Running for Your Life: On Being Political

A brief history for Day 2 of President-Elect Trump

Back in the distant past, I went to college. I was a family anomaly, and while high school teachers advised me to indulge my love for the liberal arts, my working class instincts took over. Rather than pursuing Shakespeare and theater arts, I opted for what I saw as a parallel profession and studied journalism, with a concentration in political science.

My first big news job was at the Windsor Star. As assistant night news editor in 1985, it was my job to rewrite stories – even the critical front-page ones, when necessary ! – and come up with snappy headlines. I loved that type of work. I still do – although now at the New York Post – thirty-one years later.

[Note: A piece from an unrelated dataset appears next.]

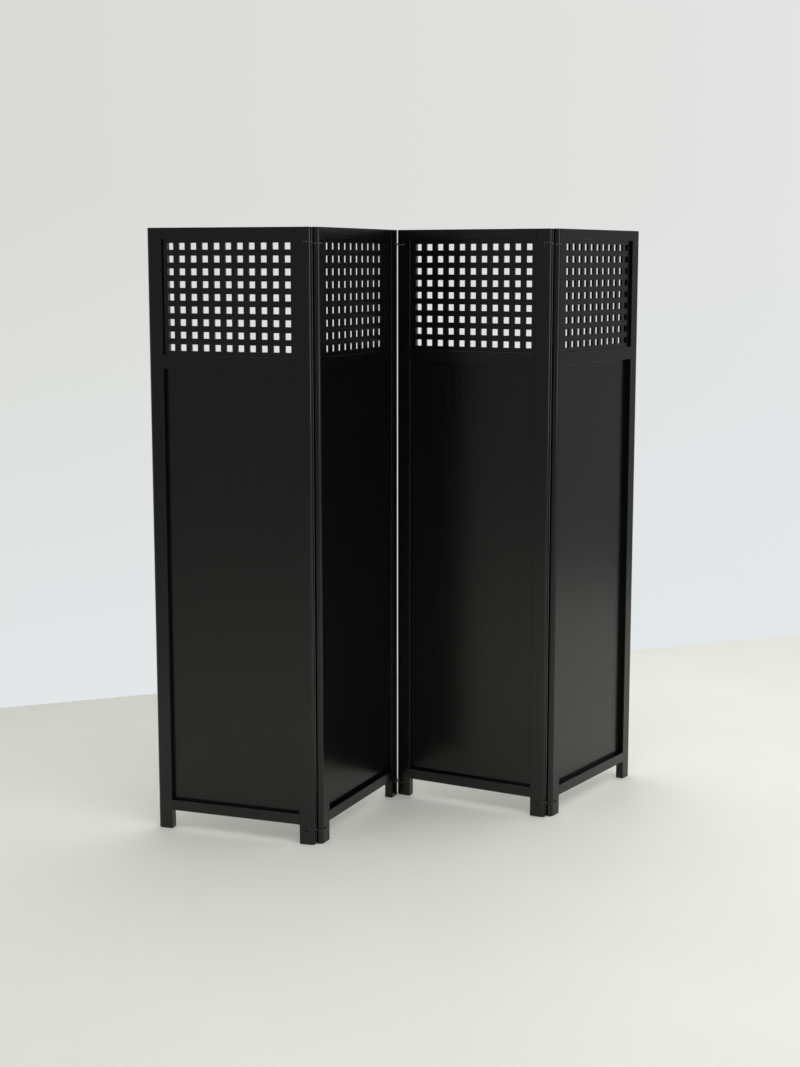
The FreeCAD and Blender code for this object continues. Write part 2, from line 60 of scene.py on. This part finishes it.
def linear(hex_colour):
    """An sRGB hex colour as the linear RGBA that a shader takes."""
    channels = np.array([int(hex_colour[i:i + 2], 16) for i in (1, 3, 5)]) / 255
    curved = np.where(channels <= 0.04045, channels / 12.92, ((channels + 0.055) / 1.055) ** 2.4)
    return (*curved, 1.0)


def add_node(tree, kind, inputs=(), **settings):
    """Adds a node, gives it its settings, and fills or links its inputs."""
    node = tree.nodes.new(kind)
    for setting, value in settings.items():
        setattr(node, setting, value)
    for socket, value in dict(inputs).items():
        if isinstance(value, bpy.types.NodeSocket):
            tree.links.new(value, node.inputs[socket])
        else:
            node.inputs[socket].default_value = value
    return node


def new_material(name):
    """An empty material, and its node tree."""
    material = bpy.data.materials.new(name)
    material.use_nodes = True
    material.node_tree.nodes.clear()
    return material, material.node_tree


def lacquered_wood(name, heading=None, streak=0.35):
    """Black-stained beech under satin nitrocellulose lacquer.

    The stain leaves the wood almost black, a little browner in the dense late wood. The lacquer is
    even and smooth, so what the eye gets is a soft, blurred reflection that breaks up faintly along
    the grain, where the pores have drawn the lacquer in. heading is the bearing of the grain of a
    level piece, in degrees; a piece without one has its grain upright.
    """
    material, tree = new_material(name)
    place = add_node(tree, "ShaderNodeTexCoord").outputs["Object"]

    def along_grain(length, width):
        """Coordinates in which one unit is that length along the grain and that width across."""
        level = heading is not None
        size = (length, width, width) if level else (width, width, length)
        turn = (0, 0, math.radians(heading)) if level else (0, 0, 0)
        return add_node(tree, "ShaderNodeMapping", {"Vector": place, "Rotation": turn, "Scale": size},
                        vector_type="TEXTURE").outputs["Vector"]

    rings = add_node(tree, "ShaderNodeTexNoise", {
        "Vector": along_grain(*RING_SIZE), "Scale": 1.0, "Detail": 3.0, "Roughness": 0.55})
    pores = add_node(tree, "ShaderNodeTexNoise", {
        "Vector": along_grain(*PORE_SIZE), "Scale": 1.0, "Detail": 2.0, "Roughness": 0.6})
    ripple = add_node(tree, "ShaderNodeTexNoise", {
        "Vector": place, "Scale": 1 / RIPPLE_WIDTH, "Detail": 1.0})

    tone = add_node(tree, "ShaderNodeValToRGB", {"Fac": rings.outputs["Fac"]})
    tone.color_ramp.elements[0].position, tone.color_ramp.elements[1].position = 0.35, 0.68
    tone.color_ramp.elements[0].color = linear("#030303")
    tone.color_ramp.elements[1].color = linear("#070605")
    gloss = add_node(tree, "ShaderNodeMapRange", {
        "Value": rings.outputs["Fac"], "From Min": 0.3, "From Max": 0.7,
        "To Min": SMOOTHEST, "To Max": SMOOTHEST + STREAK_ROUGHNESS * streak})
    relief = add_node(tree, "ShaderNodeMath", {
        0: pores.outputs["Fac"], 1: PORE_SHARE, 2: ripple.outputs["Fac"]}, operation="MULTIPLY_ADD")
    bump = add_node(tree, "ShaderNodeBump", {
        "Height": relief.outputs[0], "Strength": 0.35, "Distance": RELIEF_DEPTH})
    shader = add_node(tree, "ShaderNodeBsdfPrincipled", {
        "Base Color": tone.outputs["Color"], "Roughness": gloss.outputs["Result"],
        "IOR": 1.45, "Normal": bump.outputs["Normal"]})
    add_node(tree, "ShaderNodeOutputMaterial", {"Surface": shader.outputs[0]})
    return material


def finish_node(node, material):
    """Gives a CAD piece its material."""
    slots = nodes[node].data.materials
    slots.clear()
    slots.append(material)


upright_wood = lacquered_wood("lacquered_beech_upright_grain")
PANELS = range(1, 5)
for panel in PANELS:
    for side in ("left", "right"):
        finish_node(f"panel_{panel}_{side}_stile", upright_wood)

# ---------------------------------------------------------------------------------------------
# The rails: three level members to a panel, cut from the same beech and finished with it. Their
# grain runs along the panel, so each panel's rails have a material turned to its heading.
# ---------------------------------------------------------------------------------------------
folds = {joint["name"]: joint for joint in frame["joints"]}


def bearing_of(start, end):
    """The bearing of one joint from another, seen from above."""
    across = np.array(folds[end]["pos_m"]) - np.array(folds[start]["pos_m"])
    return math.degrees(math.atan2(across[1], across[0]))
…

I remember when – for the first time at the Star – the top editors decided to lead the paper with political poll results. I was shocked and outraged. Before then, polls were regarded as stale window dressing. Meaty reporting on ideas, themes and relevant social-political history was what I loved to sink my teeth into. Damn the day, I thought at the time, when polling of the people who actually answered the pollsters – the bored, the lonely and the depressed, as a childhood friend of mine who freelanced for a polling concern had told me – would account for serious journalism.  I felt so strongly about it that I began to resent being associated with a public service that stooped that low, was that lazy.

I wasn’t alone in this line of thinking. One of my favorite quotes from a politician was by former Canadian Prime Minister John Diefenbaker (1895-1979). He wasn’t doing as well in these new polls as the pundits expected, and he was asked by a reporter about what he thought about this emerging fixation by news outlets.


I paraphrase: “Every dog should piss on one.”